Возвращаясь к истории пропавшей рукописи, заметим, что дополнительное подтверждение реальности всего того, что произошло с Декартом до, во время и после ночи с 10 на 11 ноября 1619 года, появилось в 1859 году, когда французский аристократ, дипломат и литератор и Л.-А. Фуше де Карей (1826–1891) опубликовал два тома «Неизданных сочинений Декарта», куда вошли, в частности, так называемые «Cogitationes privatae», «частные размышления» молодого ученого, обнаруженные французским любителем древностей в Королевской библиотеке Ганновера среди личных бумаг Г. Ф. Лейбница (1646–1716)34. Последний, в бытность свою в Париже в 1675–1676 годах, сумел получить доступ к архиву Декарта, хранившемуся у К. Клерселье (1614–1684), ревностного картезианца, переводчика и издателя посмертных текстов философа: немецкий мыслитель переписал ранние размышления Декарта, изложенные на латыни.

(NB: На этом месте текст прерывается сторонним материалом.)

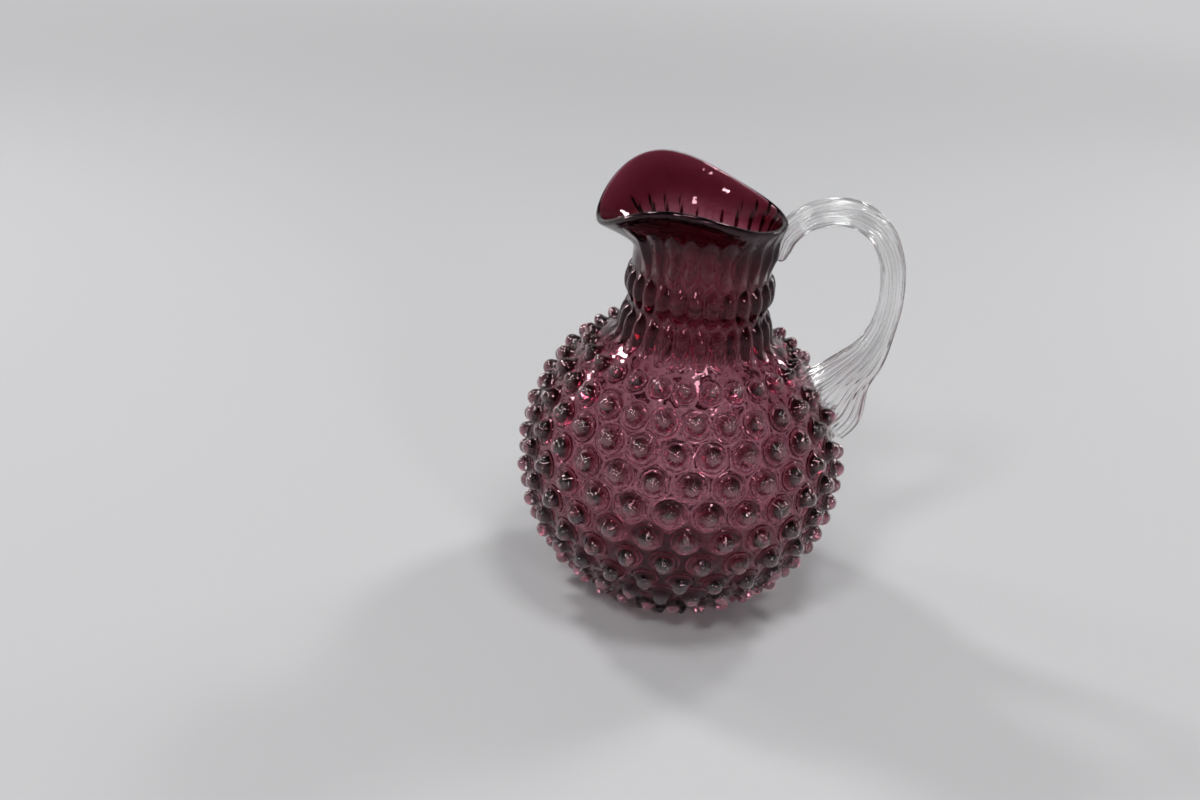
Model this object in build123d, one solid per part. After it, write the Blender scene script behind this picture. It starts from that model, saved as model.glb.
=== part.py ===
"""Hobnail glass jug: a mould-blown round body with studs all over, a pulled lip and a reeded handle.

The glass is built as a glassmaker builds it. A thin amethyst bubble (amethyst_lining) is cased in clear
glass (hobnail_casing), whose outside the mould sets with rings of hobnails. A reeded clear rod
(reeded_handle) is stuck to the shoulder and to the neck while hot.
Millimetres, +Z up, origin at the centre of the standing face, spout towards -X, handle towards +X.
"""

import os
from math import acos, asin, atan2, cos, hypot, pi, radians, sin, sqrt

from build123d import *

# Body wall, a ball with a flat foot
BODY_RADIUS = 85.0
BODY_CENTRE_Z = 79.0
CASING_THICKNESS = 3.4
LINING_THICKNESS = 1.6
BASE_THICKNESS = 8.0

# Neck
NECK_RADIUS = 37.5
SHOULDER_FILLET = 14.0
COLLAR_Z = 200.0
COLLAR_STEP = 0.2

# Lip: reach from the axis and height at the spout, the sides and the back
SPOUT_REACH, SPOUT_Z = 59.0, 215.5
FRONT_QUARTER_REACH, FRONT_QUARTER_Z = 58.2, 233.5
SIDE_REACH, SIDE_Z = 51.2, 234.0
BACK_QUARTER_REACH, BACK_QUARTER_Z = 44.1, 223.5
BACK_REACH, BACK_Z = 43.0, 220.5
LIP_SECTIONS = 16
LINING_STOP = 2.2
LIP_CLEARANCE = 0.1

# Hobnails
NAILS_PER_RING = 26
NAIL_HEIGHT = 7.0
NAIL_BASE_RADIUS = 8.4
NAIL_TIP_RADIUS = 2.9
NAIL_SINK = 1.2
NAIL_TURN = -3.5
RING_LATITUDES = (-57.5, -47.5, -37.0, -26.5, -15.9, -5.3, 5.1, 15.5, 26.2, 37.0)
NAIL_GAP = 0.8
SHOULDER_RING_LATITUDE = 49.0
SHOULDER_NAIL_HEIGHT = 5.0
NECK_RING_Z = (161.0, 182.5)
NECK_NAIL_HEIGHT = 3.2
NECK_NAIL_LENGTH = 16.0
COLLAR_RING_Z = 203.5
COLLAR_NAIL_HEIGHT = 2.8
COLLAR_NAIL_LENGTH = 14.0
SPOUT_PLAIN_ANGLE = 30.0

# Handle: centre line (x, z), then half thickness in the plane of the handle and half width across it
HANDLE_STATIONS = (
    ((40.4, 199.2), 3.9, 4.6),
    ((41.3, 205.0), 5.8, 6.2),
    ((43.2, 212.0), 6.8, 7.0),
    ((49.5, 219.6), 7.0, 7.4),
    ((59.0, 224.9), 7.5, 7.6),
    ((69.5, 226.8), 7.8, 7.7),
    ((80.5, 225.4), 7.7, 7.7),
    ((90.0, 220.0), 7.4, 7.6),
    ((97.5, 211.5), 7.1, 7.4),
    ((102.6, 199.5), 6.9, 7.2),
    ((105.0, 186.0), 6.8, 7.1),
    ((105.0, 172.5), 6.9, 7.1),
    ((102.4, 158.5), 7.8, 7.6),
    ((97.0, 144.5), 10.8, 8.8),
    ((87.6, 131.5), 15.0, 10.8),
    ((79.0, 117.5), 23.5, 12.6),
    ((72.0, 109.5), 24.5, 13.0),
)
REEDS = 24
REED_DEPTH = 0.45
FULL_REED_SIZE = 7.0
NAIL_CLEARANCE = 0.3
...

Собственно говоря, самой записи сновидений в так называемой «копии Лейбница» не было, однако в ней встречаются почти дословные повторы тех пассажей, которые присутствуют в рассказе Байе, что так или иначе подтверждает наличие единого первоисточника. Но главное в том, что в другом тексте Лейбница находится прямое свидетельство того, что ему был известен рассказ о сновидениях: «Декарт […] в юности принял решение реформировать Философию вследствие нескольких привидевшихся ему снов и упорных размышлений над изречением Авсония „Как мне выбрать жизненный путь…?“. Об этом говорят его собственные рукописи»35. Сопоставление пересказа Байе с «копией Лейбница», воспроизведенной в издании Фуше де Карея, обнаружило как очевидные сходства, предполагающие наличие общего первоисточника, так и некоторые расхождения, относящиеся скорее к манере изложения: там, где немецкий ум был склонен к лаконичности и хладнодушию, французский ум движим вкусом к амплификациям и выспренности. Остается, правда, добавить, что полноценной филологической сверки двух копий утраченной неизвестно где и неизвестно кем рукописи Декарта никогда не проводилось: оригинал «картезианского корпуса» Лейбница исчез из Ганноверской библиотеки.